New highly accurate blood test to measure progress of Alzheimer’s disease

New highly accurate blood test to measure progress of Alzheimer’s disease


US researchers have developed a new blood test that not only aids in the diagnosis of Alzheimer’s disease but also indicates how far it has progressed. 

While currently available blood tests for Alzheimer’s disease can diagnose the disease, they do not indicate the clinical stage of the disease symptoms – that is, the degree of impairment in thinking or memory due to Alzheimer’s dementia.

The new test can help doctors determine which patients are likely to benefit from drug treatment and to what extent. It can also provide insight on whether a person’s symptoms are likely due to Alzheimer’s versus some other cause, said the researchers at Washington University School of Medicine in St. Louis, US and Lund University in Sweden.

In the study, published in the journal Nature Medicine, the researchers found that levels of a protein called MTBR-tau243 in the blood accurately reflect the amount of toxic accumulation of tau aggregates in the brain and correlate with the severity of Alzheimer’s disease.

Analysing blood levels of MTBR-tau243 from a group of people with cognitive decline, the researchers were able to distinguish between people with early- or later-stage Alzheimer’s disease and separate both groups of patients from people whose symptoms were caused by something other than Alzheimer’s.

“This blood test clearly identifies Alzheimer’s tau tangles, which is our best biomarker measure of Alzheimer’s symptoms and dementia,” said co-senior author Randall J. Bateman, Professor of Neurology at Washington University.

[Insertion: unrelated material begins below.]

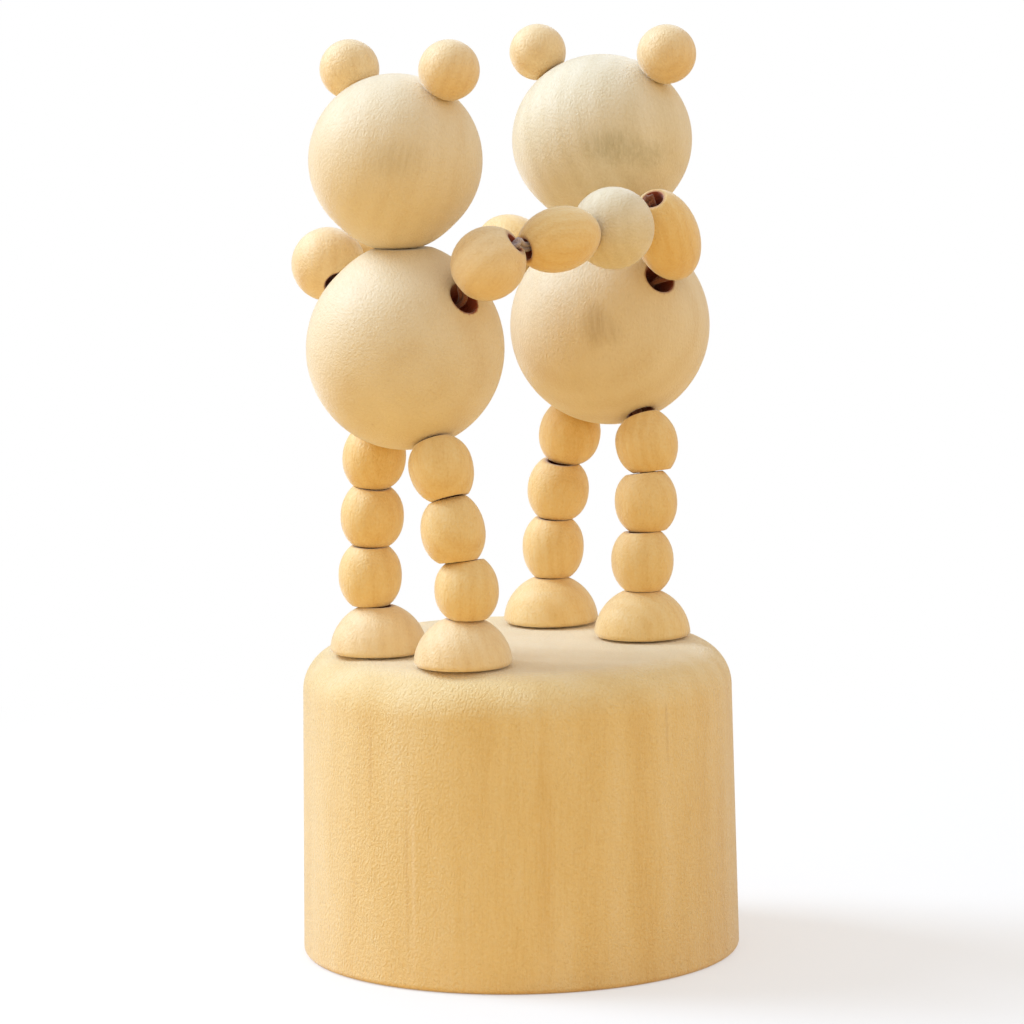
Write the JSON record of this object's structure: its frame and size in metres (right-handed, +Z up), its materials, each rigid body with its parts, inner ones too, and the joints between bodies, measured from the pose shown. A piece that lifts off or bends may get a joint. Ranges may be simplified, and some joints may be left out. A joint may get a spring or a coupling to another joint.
{
  "type": "wooden push-up toy figures",
  "caption": "Turned-wood bears of balls and beads holding hands on a round block; pressing the button under it slackens the cords and the bears lean over.",
  "frame": {"origin": "middle of the whole outline, on the surface the toy stands on; the base block's own axis is 0.41 mm to -X of it", "axes": "+Z up; bear A stands at -X and looks along +X at bear B, which stands at +X; bear A's right hand and bear B's left hand are on the -Y side"},
  "size_m": [0.0598, 0.056, 0.1183],
  "materials": {
    "pale_wood": "smooth sanded, unpainted",
    "base_wood": "sawn and sanded, unpainted",
    "cord": "braided cord",
    "spring_steel": "drawn wire"
  },
  "bodies": {
    "base": {"a_head_cord": "cord", "arm_cord_minus_y": "cord", "arm_cord_plus_y": "cord", "b_head_cord": "cord", "base_block": "base_wood", "foot_a_left": "pale_wood", "foot_a_right": "pale_wood", "foot_b_left": "pale_wood", "foot_b_right": "pale_wood", "return_spring": "spring_steel"},
    "button": {"push_button": "base_wood"},
    "a_body": {"a_body": "pale_wood"},
    "a_head": {"a_head": "pale_wood", "a_left_ear": "pale_wood", "a_right_ear": "pale_wood"},
    "a_left_arm_1": {"a_left_arm_1": "pale_wood"},
    "a_left_arm_2": {"a_left_arm_2": "pale_wood"},
    "a_left_leg_1": {"a_left_leg_1": "pale_wood"},
    "a_left_leg_2": {"a_left_leg_2": "pale_wood"},
    "a_left_leg_3": {"a_left_leg_3": "pale_wood"},
    "a_right_arm_1": {"a_right_arm_1": "pale_wood"},
    "a_right_arm_2": {"a_right_arm_2": "pale_wood"},
    "a_right_leg_1": {"a_right_leg_1": "pale_wood"},
    "a_right_leg_2": {"a_right_leg_2": "pale_wood"},
    "a_right_leg_3": {"a_right_leg_3": "pale_wood"},
    "b_body": {"b_body": "pale_wood"},
    "b_head": {"b_head": "pale_wood", "b_left_ear": "pale_wood", "b_right_ear": "pale_wood"},
    "b_left_arm_1": {"b_left_arm_1": "pale_wood"},
    "b_left_arm_2": {"b_left_arm_2": "pale_wood"},
    "b_left_leg_1": {"b_left_leg_1": "pale_wood"},
    "b_left_leg_2": {"b_left_leg_2": "pale_wood"},
    "b_left_leg_3": {"b_left_leg_3": "pale_wood"},
    "b_right_arm_1": {"b_right_arm_1": "pale_wood"},
    "b_right_arm_2": {"b_right_arm_2": "pale_wood"},
    "b_right_leg_1": {"b_right_leg_1": "pale_wood"},
    "b_right_leg_2": {"b_right_leg_2": "pale_wood"},
    "b_right_leg_3": {"b_right_leg_3": "pale_wood"}
  },
  "joints": [
    {"name": "button_press", "type": "slide", "parent": "base", "child": "button", "axis": [0, 0, 1], "range_m": [0, 0.007], "stiffness_N_per_m": 300, "springref_m": -0.01, "deforming": ["return_spring", "arm_cord_minus_y", "arm_cord_plus_y", "a_head_cord", "b_head_cord"]},
    {"name": "a_left_leg_1_tip", "type": "hinge", "parent": "base", "child": "a_left_leg_1", "pos_m": [-0.01486, 0.00875, 0.04545], "axis": [0, 1, 0], "range_deg": [0, 9.5]},
    {"name": "a_left_leg_2_tip", "type": "hinge", "parent": "a_left_leg_1", "child": "a_left_leg_2", "pos_m": [-0.01501, 0.00905, 0.0528], "axis": [0, 1, 0], "range_deg": [0, 9.5]},
    {"name": "a_left_leg_3_tip", "type": "hinge", "parent": "a_left_leg_2", "child": "a_left_leg_3", "pos_m": [-0.01531, 0.0088, 0.0603], "axis": [0, 1, 0], "range_deg": [0, 9.5]},
    {"name": "a_right_leg_1_tip", "type": "hinge", "parent": "base", "child": "a_right_leg_1", "pos_m": [-0.01486, -0.00835, 0.04545], "axis": [0, 1, 0], "range_deg": [0, 9.5]},
    {"name": "a_right_leg_2_tip", "type": "hinge", "parent": "a_right_leg_1", "child": "a_right_leg_2", "pos_m": [-0.01501, -0.00735, 0.0528], "axis": [0, 1, 0], "range_deg": [0, 9.5]},
    {"name": "a_right_leg_3_tip", "type": "hinge", "parent": "a_right_leg_2", "child": "a_right_leg_3", "pos_m": [-0.01531, -0.00595, 0.0603], "axis": [0, 1, 0], "range_deg": [0, 9.5]},
    {"name": "b_right_leg_1_tip", "type": "hinge", "parent": "base", "child": "b_right_leg_1", "pos_m": [0.01619, 0.0086, 0.04545], "axis": [0, 1, 0], "range_deg": [0, 9.5]},
    {"name": "b_right_leg_2_tip", "type": "hinge", "parent": "b_right_leg_1", "child": "b_right_leg_2", "pos_m": [0.01689, 0.0082, 0.05285], "axis": [0, 1, 0], "range_deg": [0, 9.5]},
    {"name": "b_right_leg_3_tip", "type": "hinge", "parent": "b_right_leg_2", "child": "b_right_leg_3", "pos_m": [0.01779, 0.0073, 0.0603], "axis": [0, 1, 0], "range_deg": [0, 9.5]},
    {"name": "b_left_leg_1_tip", "type": "hinge", "parent": "base", "child": "b_left_leg_1", "pos_m": [0.01619, -0.0088, 0.04545], "axis": [0, 1, 0], "range_deg": [0, 9.5]},
    {"name": "b_left_leg_2_tip", "type": "hinge", "parent": "b_left_leg_1", "child": "b_left_leg_2", "pos_m": [0.01689, -0.0085, 0.05285], "axis": [0, 1, 0], "range_deg": [0, 9.5]},
    {"name": "b_left_leg_3_tip", "type": "hinge", "parent": "b_left_leg_2", "child": "b_left_leg_3", "pos_m": [0.01779, -0.00775, 0.0603], "axis": [0, 1, 0], "range_deg": [0, 9.5]},
    {"name": "a_body_lean", "type": "hinge", "parent": "base", "child": "a_body", "pos_m": [-0.0136, 0.0014, 0.05658], "axis": [0, 1, 0], "range_deg": [0, 38]},
    {"name": "a_head_nod", "type": "hinge", "parent": "a_body", "child": "a_head", "pos_m": [-0.01551, 0.0021, 0.0913], "axis": [0, 1, 0], "range_deg": [0, 8]},
    {"name": "b_body_lean", "type": "hinge", "parent": "base", "child": "b_body", "pos_m": [0.01888, -0.0003, 0.05639], "axis": [0, 1, 0], "range_deg": [0, 38]},
    {"name": "b_head_nod", "type": "hinge", "parent": "b_body", "child": "b_head", "pos_m": [0.01899, 0.0003, 0.09205], "axis": [0, 1, 0], "range_deg": [0, 8]},
    {"name": "a_right_arm_1_turn", "type": "hinge", "parent": "a_body", "child": "a_right_arm_1", "pos_m": [-0.01561, -0.0119, 0.08995], "axis": [0, 1, 0], "range_deg": [-40.5, 0]},
    {"name": "a_right_arm_2_swing", "type": "hinge", "parent": "a_right_arm_1", "child": "a_right_arm_2", "pos_m": [-0.00636, -0.0124, 0.0904], "axis": [1, 0, 0], "range_deg": [0, 50]},
    {"name": "b_left_arm_1_turn", "type": "hinge", "parent": "b_body", "child": "b_left_arm_1", "pos_m": [0.01459, -0.0138, 0.0914], "axis": [0, 1, 0], "range_deg": [-40.5, 0]},
    {"name": "b_left_arm_2_swing", "type": "hinge", "parent": "b_left_arm_1", "child": "b_left_arm_2", "pos_m": [0.00414, -0.0124, 0.0904], "axis": [1, 0, 0], "range_deg": [0, 50]},
    {"name": "a_left_arm_1_turn", "type": "hinge", "parent": "a_body", "child": "a_left_arm_1", "pos_m": [-0.01721, 0.0158, 0.0886], "axis": [0, 1, 0], "range_deg": [-41, 0]},
    {"name": "a_left_arm_2_swing", "type": "hinge", "parent": "a_left_arm_1", "child": "a_left_arm_2", "pos_m": [-0.00511, 0.0156, 0.0887], "axis": [1, 0, 0], "range_deg": [0, 12]},
    {"name": "b_right_arm_1_turn", "type": "hinge", "parent": "b_body", "child": "b_right_arm_1", "pos_m": [0.01319, 0.0153, 0.0889], "axis": [0, 1, 0], "range_deg": [-41, 0]},
    {"name": "b_right_arm_2_swing", "type": "hinge", "parent": "b_right_arm_1", "child": "b_right_arm_2", "pos_m": [0.00609, 0.0156, 0.0887], "axis": [1, 0, 0], "range_deg": [0, 12]}
  ],
  "couplings": [
    {"joint": "a_left_leg_1_tip", "follows": "button_press", "rad_per_m": 23.687},
    {"joint": "a_left_leg_2_tip", "follows": "button_press", "rad_per_m": 23.687},
    {"joint": "a_left_leg_3_tip", "follows": "button_press", "rad_per_m": 23.687},
    {"joint": "a_right_leg_1_tip", "follows": "button_press", "rad_per_m": 23.687},
    {"joint": "a_right_leg_2_tip", "follows": "button_press", "rad_per_m": 23.687},
    {"joint": "a_right_leg_3_tip", "follows": "button_press", "rad_per_m": 23.687},
    {"joint": "b_right_leg_1_tip", "follows": "button_press", "rad_per_m": 23.687},
    {"joint": "b_right_leg_2_tip", "follows": "button_press", "rad_per_m": 23.687},
    {"joint": "b_right_leg_3_tip", "follows": "button_press", "rad_per_m": 23.687},
    {"joint": "b_left_leg_1_tip", "follows": "button_press", "rad_per_m": 23.687},
    {"joint": "b_left_leg_2_tip", "follows": "button_press", "rad_per_m": 23.687},
    {"joint": "b_left_leg_3_tip", "follows": "button_press", "rad_per_m": 23.687},
    {"joint": "a_body_lean", "follows": "button_press", "rad_per_m": 94.746},
    {"joint": "a_head_nod", "follows": "button_press", "rad_per_m": 19.947},
    {"joint": "b_body_lean", "follows": "button_press", "rad_per_m": 94.746},
    {"joint": "b_head_nod", "follows": "button_press", "rad_per_m": 19.947},
    {"joint": "a_right_arm_1_turn", "follows": "button_press", "rad_per_m": -100.98},
    {"joint": "a_right_arm_2_swing", "follows": "button_press", "rad_per_m": 124.67},
    {"joint": "b_left_arm_1_turn", "follows": "button_press", "rad_per_m": -100.98},
    {"joint": "b_left_arm_2_swing", "follows": "button_press", "rad_per_m": 124.67},
    {"joint": "a_left_arm_1_turn", "follows": "button_press", "rad_per_m": -102.23},
    {"joint": "a_left_arm_2_swing", "follows": "button_press", "rad_per_m": 29.92},
    {"joint": "b_right_arm_1_turn", "follows": "button_press", "rad_per_m": -102.23},
    {"joint": "b_right_arm_2_swing", "follows": "button_press", "rad_per_m": 29.92}
  ]
}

“In clinical practice right now, we don’t have easy or accessible measures of Alzheimer’s tangles and dementia, and so a tangle blood test like this can provide a much better indication if the symptoms are due to Alzheimer’s and may also help doctors decide which treatments are best for their patients,” he added.

The researchers developed a technique to measure MTBR-tau243 levels in people’s blood and compared it to the amount of tau tangles in their brains as measured by brain scans.

They piloted the approach on data from two cohorts: 108 people from the US, and a subset of 55 people from Sweden. To assess whether the approach was generalisable, they validated it in an independent dataset consisting of the remaining 739 people in Sweden.

The researchers’ analysis showed that blood MTBR-tau243 levels reflected the amount of tau tangles in the brain with 92 per cent accuracy.